- _WHAT NEEDS TO BE DONE_
Your task is to quote, unchanged, only the lines from the one with "Recreate this object" through the one with "webbing_thickness = 1.5; // [1.2:0.1:1.6]", both ends included.
* begin DATA *
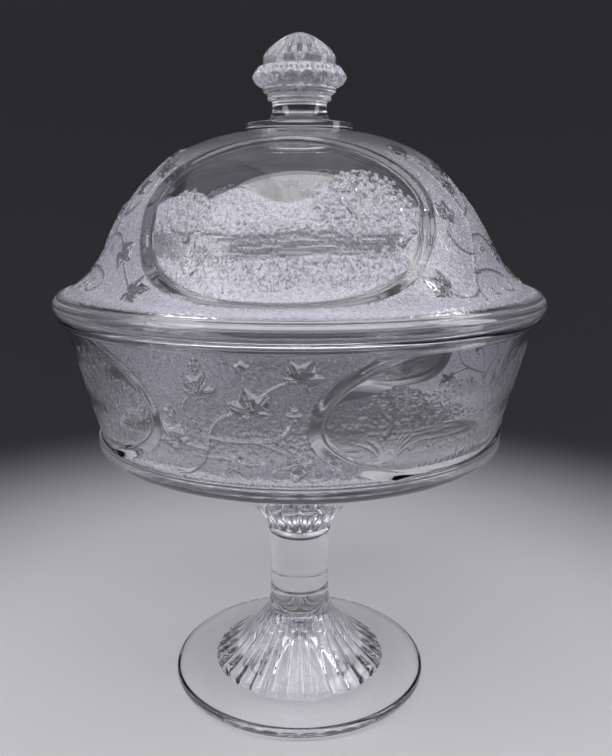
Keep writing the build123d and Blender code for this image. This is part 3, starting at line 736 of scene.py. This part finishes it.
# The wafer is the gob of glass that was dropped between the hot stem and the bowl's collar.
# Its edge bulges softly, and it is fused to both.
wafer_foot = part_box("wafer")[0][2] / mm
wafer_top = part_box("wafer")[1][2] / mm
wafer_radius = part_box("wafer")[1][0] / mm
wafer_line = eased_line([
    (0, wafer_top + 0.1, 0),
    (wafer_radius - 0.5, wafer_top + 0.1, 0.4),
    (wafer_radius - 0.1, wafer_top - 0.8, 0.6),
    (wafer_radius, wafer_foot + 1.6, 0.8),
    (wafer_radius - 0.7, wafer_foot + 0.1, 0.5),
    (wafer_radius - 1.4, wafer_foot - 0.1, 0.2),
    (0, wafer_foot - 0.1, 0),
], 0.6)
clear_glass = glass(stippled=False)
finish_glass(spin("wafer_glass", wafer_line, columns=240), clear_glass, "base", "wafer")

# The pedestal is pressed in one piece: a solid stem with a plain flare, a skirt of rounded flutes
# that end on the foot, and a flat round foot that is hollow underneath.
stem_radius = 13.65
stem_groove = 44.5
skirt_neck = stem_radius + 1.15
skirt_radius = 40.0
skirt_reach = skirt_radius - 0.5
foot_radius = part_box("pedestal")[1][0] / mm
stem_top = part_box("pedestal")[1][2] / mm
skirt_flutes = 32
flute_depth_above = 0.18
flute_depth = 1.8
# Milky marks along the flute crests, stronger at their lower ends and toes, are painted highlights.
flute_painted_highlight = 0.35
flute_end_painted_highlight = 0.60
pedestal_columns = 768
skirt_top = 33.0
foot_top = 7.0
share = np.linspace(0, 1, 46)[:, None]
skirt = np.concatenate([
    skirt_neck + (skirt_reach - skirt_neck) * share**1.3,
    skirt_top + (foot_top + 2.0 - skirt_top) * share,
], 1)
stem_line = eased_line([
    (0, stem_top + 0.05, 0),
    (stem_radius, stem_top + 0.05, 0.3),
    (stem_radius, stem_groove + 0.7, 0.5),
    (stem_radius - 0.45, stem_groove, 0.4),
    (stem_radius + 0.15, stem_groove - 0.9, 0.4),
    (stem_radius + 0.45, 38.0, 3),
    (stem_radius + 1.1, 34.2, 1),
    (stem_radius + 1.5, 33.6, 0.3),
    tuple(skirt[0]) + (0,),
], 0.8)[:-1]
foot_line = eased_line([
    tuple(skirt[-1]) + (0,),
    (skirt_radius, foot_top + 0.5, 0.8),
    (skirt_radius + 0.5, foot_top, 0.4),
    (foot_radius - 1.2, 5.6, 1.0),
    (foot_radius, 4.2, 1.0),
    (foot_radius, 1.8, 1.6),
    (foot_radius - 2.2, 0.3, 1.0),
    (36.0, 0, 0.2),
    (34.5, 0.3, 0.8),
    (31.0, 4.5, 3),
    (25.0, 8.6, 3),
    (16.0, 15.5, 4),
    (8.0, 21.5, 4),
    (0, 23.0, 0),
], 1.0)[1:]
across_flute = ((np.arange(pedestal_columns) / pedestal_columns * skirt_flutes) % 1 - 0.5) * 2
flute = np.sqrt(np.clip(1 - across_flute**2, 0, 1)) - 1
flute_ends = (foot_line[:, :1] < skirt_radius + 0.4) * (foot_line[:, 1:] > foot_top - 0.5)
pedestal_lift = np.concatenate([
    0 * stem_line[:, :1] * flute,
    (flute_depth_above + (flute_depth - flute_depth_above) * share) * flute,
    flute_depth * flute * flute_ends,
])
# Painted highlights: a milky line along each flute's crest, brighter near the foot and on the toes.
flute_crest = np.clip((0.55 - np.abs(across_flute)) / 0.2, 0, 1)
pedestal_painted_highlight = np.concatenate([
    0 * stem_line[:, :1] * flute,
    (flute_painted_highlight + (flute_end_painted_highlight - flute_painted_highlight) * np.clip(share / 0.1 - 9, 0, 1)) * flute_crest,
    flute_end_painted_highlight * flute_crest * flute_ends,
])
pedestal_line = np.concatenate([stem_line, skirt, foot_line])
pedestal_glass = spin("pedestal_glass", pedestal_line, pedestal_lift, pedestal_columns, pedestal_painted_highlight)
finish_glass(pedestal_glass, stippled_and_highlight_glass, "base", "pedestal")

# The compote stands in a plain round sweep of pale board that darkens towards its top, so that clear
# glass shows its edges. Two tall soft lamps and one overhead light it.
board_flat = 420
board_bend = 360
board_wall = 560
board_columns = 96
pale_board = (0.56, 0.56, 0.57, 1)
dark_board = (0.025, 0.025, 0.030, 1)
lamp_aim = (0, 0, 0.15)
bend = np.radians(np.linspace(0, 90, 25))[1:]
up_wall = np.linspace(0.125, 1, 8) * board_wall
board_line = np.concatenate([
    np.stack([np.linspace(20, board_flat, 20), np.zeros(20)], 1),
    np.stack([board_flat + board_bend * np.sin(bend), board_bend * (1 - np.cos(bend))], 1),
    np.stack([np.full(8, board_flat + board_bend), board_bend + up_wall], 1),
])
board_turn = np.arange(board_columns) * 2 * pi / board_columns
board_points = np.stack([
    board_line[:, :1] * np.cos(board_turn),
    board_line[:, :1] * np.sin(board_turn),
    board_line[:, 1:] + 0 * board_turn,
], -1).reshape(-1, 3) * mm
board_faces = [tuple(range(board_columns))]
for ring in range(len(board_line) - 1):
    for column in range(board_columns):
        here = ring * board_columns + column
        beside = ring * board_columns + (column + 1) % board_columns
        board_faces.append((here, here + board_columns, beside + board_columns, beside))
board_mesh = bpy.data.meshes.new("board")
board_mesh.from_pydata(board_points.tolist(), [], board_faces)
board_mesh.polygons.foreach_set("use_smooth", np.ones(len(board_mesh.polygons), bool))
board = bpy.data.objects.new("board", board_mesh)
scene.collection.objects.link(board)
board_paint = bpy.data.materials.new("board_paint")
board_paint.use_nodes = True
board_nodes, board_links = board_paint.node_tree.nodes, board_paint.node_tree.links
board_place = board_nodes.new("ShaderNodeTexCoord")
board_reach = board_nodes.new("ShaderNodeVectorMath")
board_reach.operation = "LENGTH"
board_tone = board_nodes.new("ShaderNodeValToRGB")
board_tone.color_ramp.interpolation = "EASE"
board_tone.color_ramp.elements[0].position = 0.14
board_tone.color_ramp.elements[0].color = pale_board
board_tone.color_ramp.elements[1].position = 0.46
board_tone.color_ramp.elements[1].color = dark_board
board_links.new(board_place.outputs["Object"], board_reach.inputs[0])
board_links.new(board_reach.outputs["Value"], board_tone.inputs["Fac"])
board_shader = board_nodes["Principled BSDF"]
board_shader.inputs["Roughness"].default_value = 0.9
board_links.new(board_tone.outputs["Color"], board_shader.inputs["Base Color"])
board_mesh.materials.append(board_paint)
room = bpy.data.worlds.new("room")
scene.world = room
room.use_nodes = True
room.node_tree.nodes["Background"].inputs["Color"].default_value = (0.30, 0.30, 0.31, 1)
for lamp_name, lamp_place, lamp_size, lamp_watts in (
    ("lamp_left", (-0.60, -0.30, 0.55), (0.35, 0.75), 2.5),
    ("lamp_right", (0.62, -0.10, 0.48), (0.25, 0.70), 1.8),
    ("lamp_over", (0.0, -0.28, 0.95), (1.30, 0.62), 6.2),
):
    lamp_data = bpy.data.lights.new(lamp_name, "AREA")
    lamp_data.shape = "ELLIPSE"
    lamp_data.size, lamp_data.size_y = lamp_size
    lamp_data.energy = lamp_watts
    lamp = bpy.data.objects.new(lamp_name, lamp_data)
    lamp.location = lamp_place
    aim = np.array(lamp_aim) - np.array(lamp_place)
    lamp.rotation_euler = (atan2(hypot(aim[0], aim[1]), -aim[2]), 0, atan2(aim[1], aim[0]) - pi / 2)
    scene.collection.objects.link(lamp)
* end DATA *
* begin DATA *
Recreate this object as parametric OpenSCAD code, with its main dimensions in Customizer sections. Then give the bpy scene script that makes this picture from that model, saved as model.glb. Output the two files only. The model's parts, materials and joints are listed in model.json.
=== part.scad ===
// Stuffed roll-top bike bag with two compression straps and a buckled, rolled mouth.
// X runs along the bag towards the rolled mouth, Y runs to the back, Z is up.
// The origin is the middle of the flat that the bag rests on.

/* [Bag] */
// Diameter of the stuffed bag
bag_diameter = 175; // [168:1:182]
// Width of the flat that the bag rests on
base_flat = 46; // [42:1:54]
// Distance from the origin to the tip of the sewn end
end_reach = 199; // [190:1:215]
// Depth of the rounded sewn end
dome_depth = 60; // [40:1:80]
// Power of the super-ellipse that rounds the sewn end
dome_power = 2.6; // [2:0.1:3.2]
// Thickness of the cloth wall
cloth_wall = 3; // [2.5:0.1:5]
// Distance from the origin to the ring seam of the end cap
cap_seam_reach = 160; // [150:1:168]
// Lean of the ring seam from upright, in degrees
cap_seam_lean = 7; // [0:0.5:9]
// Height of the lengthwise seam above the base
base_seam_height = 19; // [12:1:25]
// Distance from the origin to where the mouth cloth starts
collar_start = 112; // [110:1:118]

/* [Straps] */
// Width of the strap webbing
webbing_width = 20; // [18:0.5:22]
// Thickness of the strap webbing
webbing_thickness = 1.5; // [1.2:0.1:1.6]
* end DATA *
- _TASK OUTPUT_
Recreate this object as parametric OpenSCAD code, with its main dimensions in Customizer sections. Then give the bpy scene script that makes this picture from that model, saved as model.glb. Output the two files only. The model's parts, materials and joints are listed in model.json.
=== part.scad ===
// Stuffed roll-top bike bag with two compression straps and a buckled, rolled mouth.
// X runs along the bag towards the rolled mouth, Y runs to the back, Z is up.
// The origin is the middle of the flat that the bag rests on.

/* [Bag] */
// Diameter of the stuffed bag
bag_diameter = 175; // [168:1:182]
// Width of the flat that the bag rests on
base_flat = 46; // [42:1:54]
// Distance from the origin to the tip of the sewn end
end_reach = 199; // [190:1:215]
// Depth of the rounded sewn end
dome_depth = 60; // [40:1:80]
// Power of the super-ellipse that rounds the sewn end
dome_power = 2.6; // [2:0.1:3.2]
// Thickness of the cloth wall
cloth_wall = 3; // [2.5:0.1:5]
// Distance from the origin to the ring seam of the end cap
cap_seam_reach = 160; // [150:1:168]
// Lean of the ring seam from upright, in degrees
cap_seam_lean = 7; // [0:0.5:9]
// Height of the lengthwise seam above the base
base_seam_height = 19; // [12:1:25]
// Distance from the origin to where the mouth cloth starts
collar_start = 112; // [110:1:118]

/* [Straps] */
// Width of the strap webbing
webbing_width = 20; // [18:0.5:22]
// Thickness of the strap webbing
webbing_thickness = 1.5; // [1.2:0.1:1.6]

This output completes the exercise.